Hush Brasserie manages to feel like a chain restaurant even though, as far as I can tell, there is only one branch. That’s not a bad thing, necessarily, as it’s shorthand for a pleasant, modern, somewhat innocuous decor, a menu that appeals to the widest possible customer base, well-trained staff and competent cooking.
Its Holborn location is very central, making it a good bet for weekday lunches or early dinners with colleagues or friends. On our Monday lunch time visit, it was surprisingly busy, which provided a pleasant but not intrusive buzz.
Like Balans Soho, which I reviewed recently, the menu has an international influence, with American, Chinese, Indian and Italian-inspired dishes, though there are several resolutely British dishes such as Toad in the Hole, Shepherd’s Pie, Sausages & Mash, Chicken and Mushroom Pie and a Sunday Roast. However, these appealing dishes have been relegated to a “Blackboard” section with only one of them available on any given day. A shame, because I found these dishes the most tempting on the menu.

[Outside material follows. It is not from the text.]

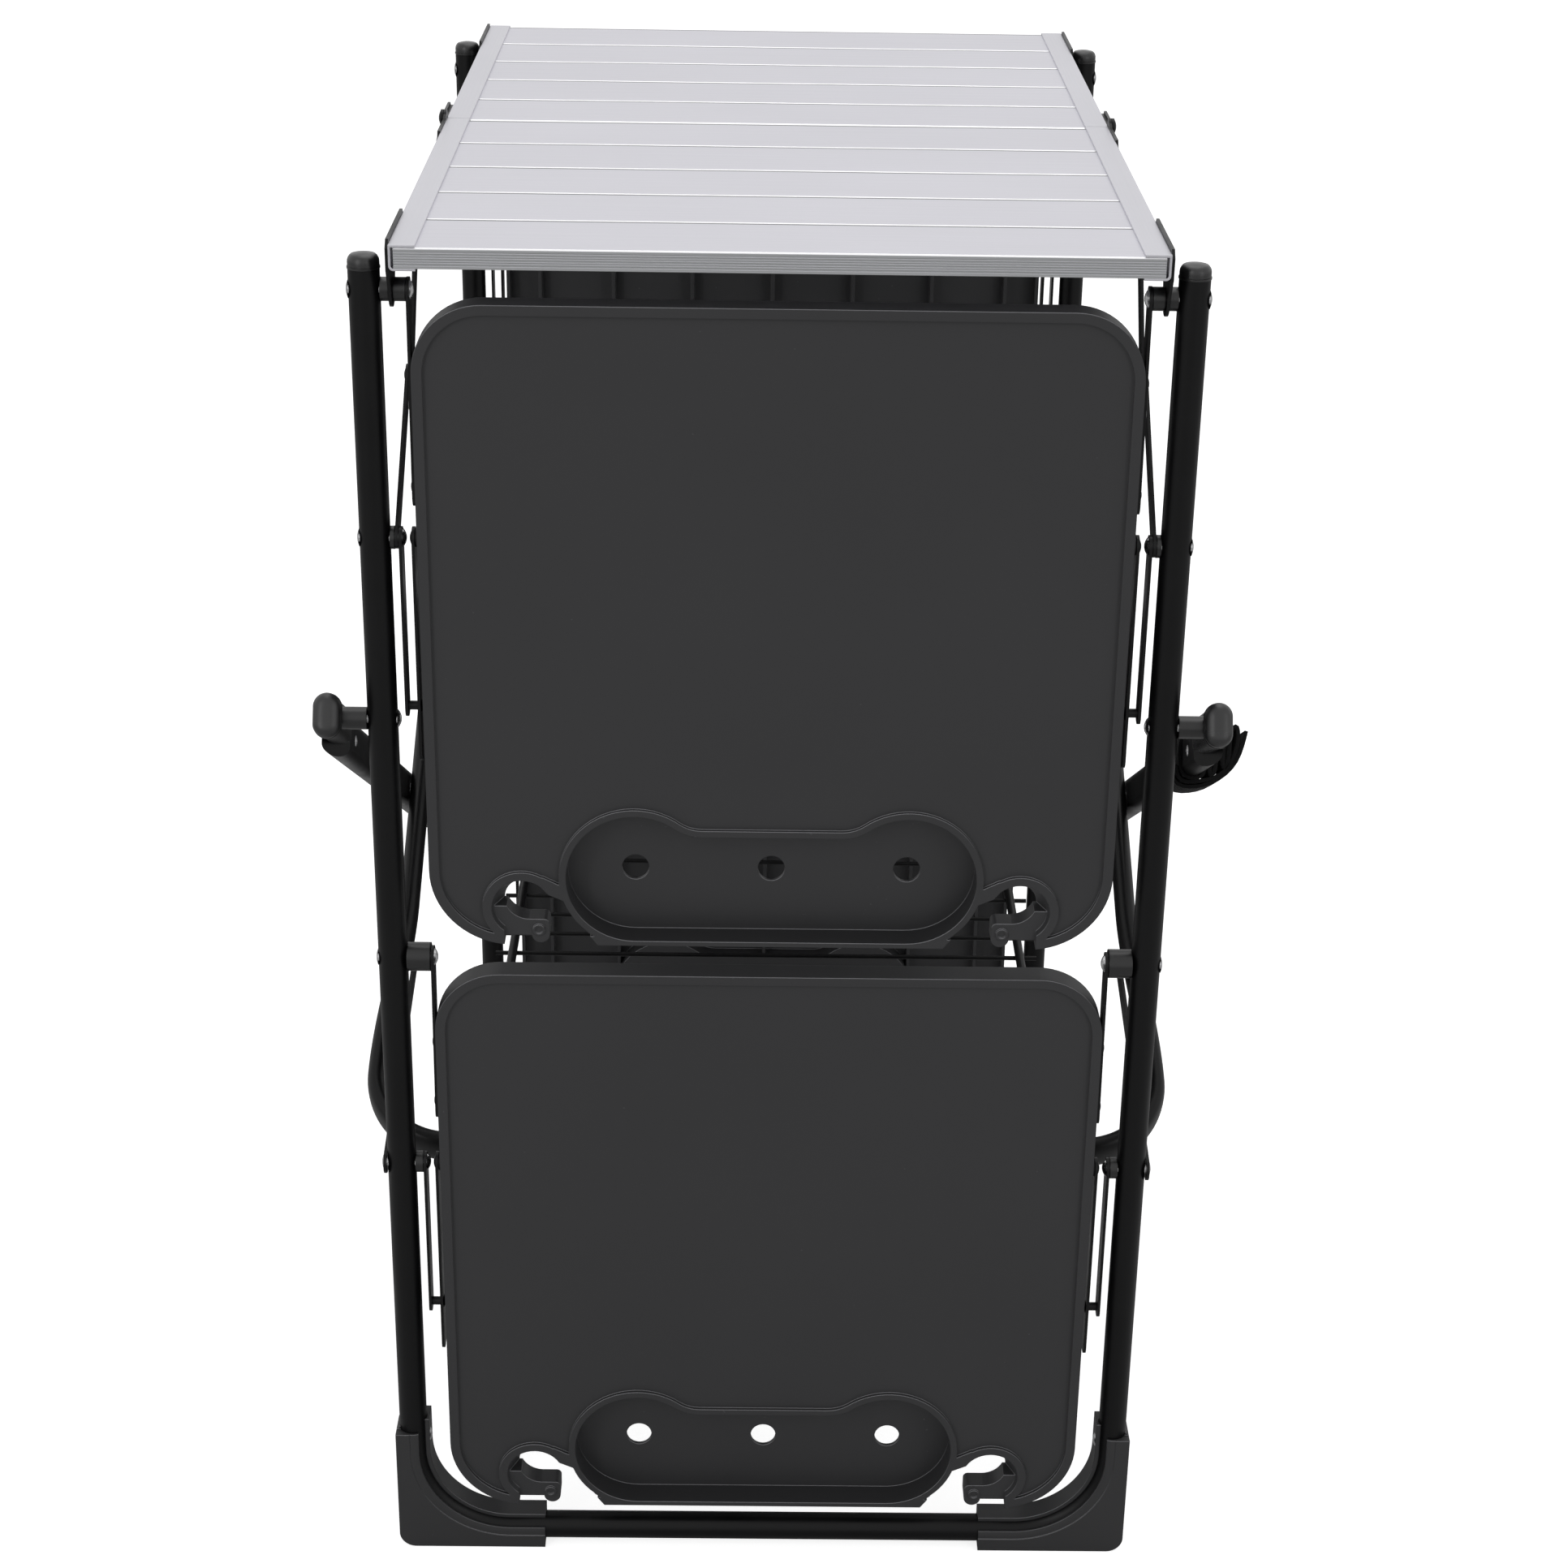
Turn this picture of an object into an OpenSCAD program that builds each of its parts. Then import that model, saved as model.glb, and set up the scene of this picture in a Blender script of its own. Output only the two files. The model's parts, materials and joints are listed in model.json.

A very simple, rustic and generously-sized dish, my starter was full of flavour with the mushrooms benefiting from the kind of slow cooking that intensifies flavours.
Presentation was a little mixed here, with the crab and avocado served in an elegant tower and then paired with less refined slices of baguette. Flavours were good and this was another decent start.
At first glance, I worried that my lobster roll contained far too much mayonnaise and far too little lobster but appearances were deceiving and it was very generously packed with large, meaty chunks of lobster which balanced well with the mayo. The New York Salad was an excellent accompaniment – the tiny caper berries mixed in with cucumber, tomato and lettuce gave just the right hint of sharpness to cut through the lobster roll. Chips were very good, crisp and with nice colour on the outside and soft inside. For £16 I thought this was both delicious and excellent value.
My fellow Indian friend and I weren’t sure whether ordering the Tiger Prawn Masala was setting ourselves up for disappointment but decided to give Hush the benefit of the doubt. The dish was actually pretty good! The lemon rice was much like I’ve had elsewhere and the curry sauce was good, if lacking any chilli heat and that’s me, the chilli-wuss, talking. Essentially it was a prawn moilee, but given a more generic label.
The dessert was the only disappointment in our meal. Billed as a Mars Bar cheesecake, the only caramel was that sperm or tadpole-like wiggle on the plate. Although the top had been dusted in cocoa, there was no real chocolate taste either. So it was essentially a plain cheese cake with no Mars Bars flavours whatsoever. Luckily, the praline ice cream was so tasty it made up for it, and we satisfied ourselves with that and left the cheesecake unfinished.
With a glass of wine and a green tea each, our bill came to £33 a head plus service. For what we had, that seemed fairly reasonable; the prawn curry was a few pounds overpriced but the rest was fair. Without drinks, £25 a head for 2.5 courses each.
Service was as you’d expect in this kind of restaurant – friendly and helpful but busy busy busy dealing with so many tables.
Kavey Eats dined as a guest of Hush Brasserie.